On Tuesday night, Priscilla Presley and her daughter, Lisa Marie Presley, sat side by side at their table at the Golden Globes and watched with emotion as Austin Butler won an award for his portrayal of Elvis in the Baz Luhrmann film of the same name.
“Thank you for opening your hearts, your memories, your home to me,” Butler said in his acceptance speech, as mother and daughter looked on. “Lisa Marie, Priscilla, I love you forever.”
Just two days later, Priscilla Presley shared a wrenching message about her daughter on social media, along with a photo of the two of them together. “My beloved daughter Lisa Marie was rushed to the hospital,” she wrote on Thursday. “She is now receiving the best care. Please keep her and our family in your prayers. We feel the prayers from around the world, and ask for privacy during this time.”
A few hours later came the announcement that Lisa Marie Presley had died at the age of 54. It was another loss for Priscilla, 77, in what has been a lifetime punctuated with extreme highs and lows, almost always playing out in the public spotlight.
Priscilla Beaulieu, who was born in Brooklyn, met Elvis Presley when he was stationed with the Army in West Germany in 1959. He was already an international superstar — his first No. 1 single on the Billboard Top 100, “Heartbreak Hotel,” had been released in 1956. She was barely a teenager, living in several states before her family moved overseas with her stepfather, also a military man.
The move was rough, she wrote in her 1985 autobiography, “Elvis and Me.” She had just been voted queen of her junior high in Texas, she said, and the prospect of leaving had left her “crushed”: “Germany was on the other side of the world.”
She had not been there long before encountering Elvis Presley, who was 10 years her senior. “When we met, I had just turned 14,” she wrote. “The first six months I spent with him were filled with tenderness and affection. Blinded by love, I saw none of his faults or weaknesses. He was to become the passion of my life.”

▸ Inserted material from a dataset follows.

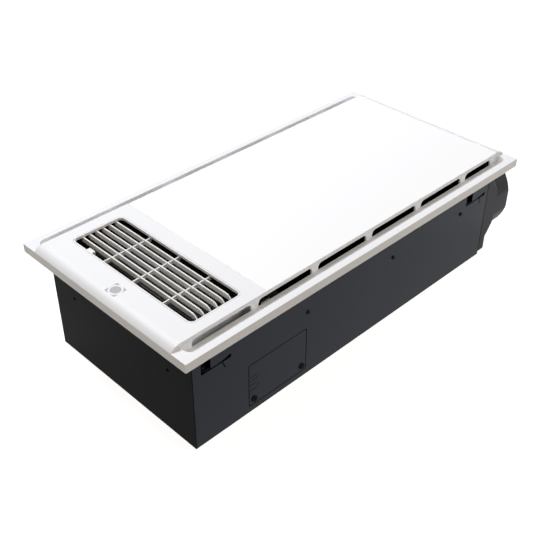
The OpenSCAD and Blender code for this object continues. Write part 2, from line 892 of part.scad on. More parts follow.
// One screw of the box along Z, its head at the top and its shank down
module screw(l) {
    difference() {
        union() {
            cylinder(h = head_h, r = head_r, $fn = 48);
            translate([0, 0, -l])
                cylinder(h = l + 0.5, r = screw_r, $fn = 48);
        }
        for (a = [0, 90])
            rotate([0, 0, a])
                translate([-0.75 * head_r, -head_r / 8, head_h / 2])
                    cube([1.5 * head_r, head_r / 4, head_h]);
    }
}

// Screws of the long sides and the adapter
module body_screws() {
    color("#17181a")
    union() {
        for (s = [0, 1], x = side_screws)
            mirror([0, s, 0])
                translate([x, half_b, screw_z])
                    rotate([-90, 0, 0])
                        screw(4);
        for (p = corner_screws)
            translate([base_x1, p[0], p[1]])
                rotate([0, 90, 0])
                    screw(adapter_t + 2.5);
    }
}

// End cover of the duct side: shallow pan, flare and round spigot
module duct_adapter() {
    color("#2b2d31")
    difference() {
        union() {
            difference() {
                translate([body_far, 0, 0])
                    rotate([90, 0, 90])
                        linear_extrude(adapter_t)
                            translate([-half_b, 0])
                                mirror([0, 1])
                                    translate([0, -floor_z])
                                        arch_rect(body_wid, floor_z, 7);
                span([body_far - eps, -half_b + spigot_wall, spigot_wall],
                    [base_x1 - spigot_wall, half_b - spigot_wall, floor_z - spigot_wall]);
            }
            // screw posts in the pan
            for (p = corner_screws)
                rod_x(body_far, base_x1 - eps, p[0], p[1], 5);
            // flare, sleeve inside the pan and the flare, and spigot, flat in line with the box's sides
            intersection() {
                union() {
                    translate([base_x1 - spigot_wall, spigot_y, spigot_z])
                        rotate([0, 90, 0])
                            cylinder(h = flare_len + spigot_wall, r1 = spigot_r + flare_rise,
                                r2 = spigot_r + flare_step);
                    rod_x(body_far, flare_x1 + 1, spigot_y, spigot_z, bore_r + sleeve_t);
                    rod_x(flare_x1, duct_x1, spigot_y, spigot_z, spigot_r);
                }
                span([body_far - eps, -half_b, 0.5], [duct_x1 + eps, half_b, floor_z - 0.5]);
            }
        }
        rod_x(body_far - eps, flap_x - flap_t / 2 - clear - 2, spigot_y, spigot_z, bore_r);
        rod_x(body_far, flap_x, spigot_y, spigot_z, bore_r - 3);
        rod_x(flap_x - flap_t / 2 - clear, duct_x1 + eps, spigot_y, spigot_z, bore_r);
        // seats of the flaps' pin
        translate([flap_x, spigot_y, spigot_z - bore_r - 2])
            cylinder(h = 2 * bore_r + 4, r = pin_r + run);
        // knuckles of the flaps pass the stop ring
        for (s = [-1, 1])
            span([flap_x - knuckle_r - 1, spigot_y - knuckle_r - 1, spigot_z + s * (bore_r - 2) - 2.2],
                [flap_x, spigot_y + knuckle_r + 1, spigot_z + s * (bore_r - 2) + 2.2]);
        for (p = corner_screws)
            rod_x(body_far - eps, base_x1 + eps, p[0], p[1], screw_r + run);
    }
}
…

Elvis returned to the United States shortly after, but the couple kept in touch; in 1963, she joined him in Memphis, where she would complete her high school education.
In 1966, they got engaged. In 1967, they were married in Las Vegas. In 1968, Lisa Marie was born.
“The nurse brought her into my room and I cradled her in my arms,” Priscilla Presley wrote in her autobiography. “I couldn’t believe she was mine, that I had borne this child.
“She was so tiny, so beautiful. Elvis came into the room and kissed me, thrilled that we had a perfectly normal, healthy baby. He was already in love with her. He watched me holding her and his eyes misted with happiness. Then he took us both in his arms and held us.”
The pair divorced in 1973, four years before Elvis died at age 42 of heart failure, but they remained very close. “Elvis was still an essential part of my life,” she wrote in her book. “Over the last years, we’d become good friends, admitting the mistakes we’d made in the past and just beginning to laugh at our shortcomings. I could not face the reality that I would never see him alive again. He had always been there for me.”
Priscilla would go on to become an actress, appearing as Jenna Wade for several years on the long-running CBS prime-time soap “Dallas” and then opposite Leslie Nielsen in the three “Naked Gun” films, a role which won her praise from critics for her comic touch.
In 1985, she gave birth to her son, Navarone Garibaldi, with her longtime partner, Marco Garibaldi. (They later split.) And she became a grandmother in 1989, with the birth of Lisa Marie’s daughter, the actress Riley Keough, and again in 1992 with the birth of Benjamin Keough, who died by suicide at age 27 in 2020.
“These are some of the darkest days of my family’s life,” Priscilla Presley wrote on Facebook after his death. “The shock of losing Ben has been devastating. Trying to put all the pieces together of all the possible whys has penetrated my soul. Each day I wake up I pray it will get better. Then, I think of my daughter and the pain she is going through as she was a doting mother.”
A representative for Priscilla Presley said she would not immediately comment after Lisa Marie’s death. On Sunday, during a Globes interview with Billy Bush of “Extra,” she was asked what Elvis, who would have turned 88 last Sunday, said to her that she would never forget: “I love you,” Presley replied.